Speaker
Description
Cryogenic compressed hydrogen is one of the most possible hydrogen storage methods to achieve a high storage density, which can meet the long-distance driving demand of hydrogen fuel cell vehicles. In the process of transportation, the precooling process of cryogenic compressed hydrogen is very important. This precooling process requires a continuous refrigeration power from ambient temperature down to a low temperature in the range 30–100 K. It is usually cooled with a single-stage refrigerator, especially when the temperature is above about 50 K. There is a significant loss during the precooling, because the sensible heat of H2 is distributed all around the temperature range and refrigeration is fixed at the cold-end temperature. In this case, the efficiency is relatively low.
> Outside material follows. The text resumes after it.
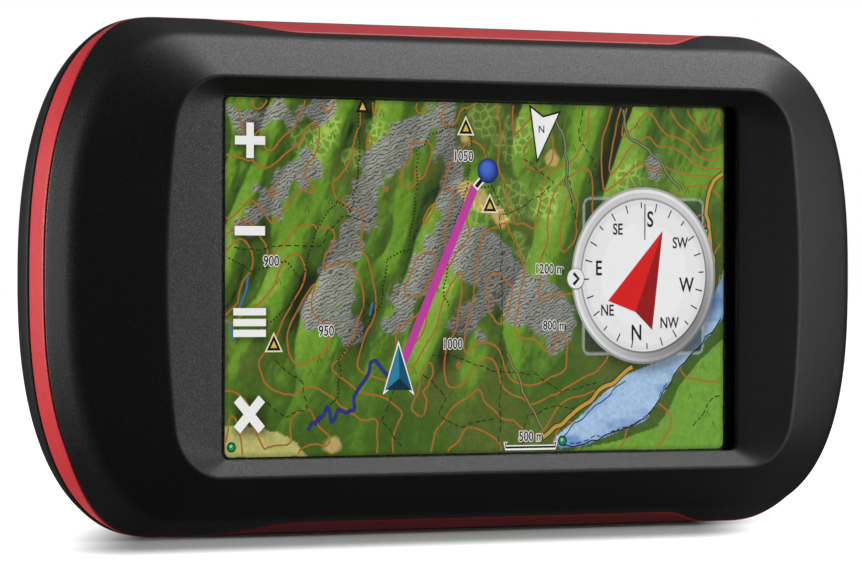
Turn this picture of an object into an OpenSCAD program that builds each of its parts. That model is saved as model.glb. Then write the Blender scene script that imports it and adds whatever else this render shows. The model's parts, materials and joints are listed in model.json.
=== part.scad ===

In this paper, we will show a method of applying the temperature-distributed refrigeration power on the regenerative refrigeration. Such a temperature-distributed refrigeration relies on real gas effects of the working fluid. The pure N2 with an average pressure of larger than 4 (reduced pressure) generates the temperature-distributed refrigeration power between about 75 K and above 200 K, which decreases the heat loss of precooling significantly. The precooling efficiency of the cryogenic compressed hydrogen is able to achieve more than two times larger than that cooling with only the fixed cold-end temperature in some specific range.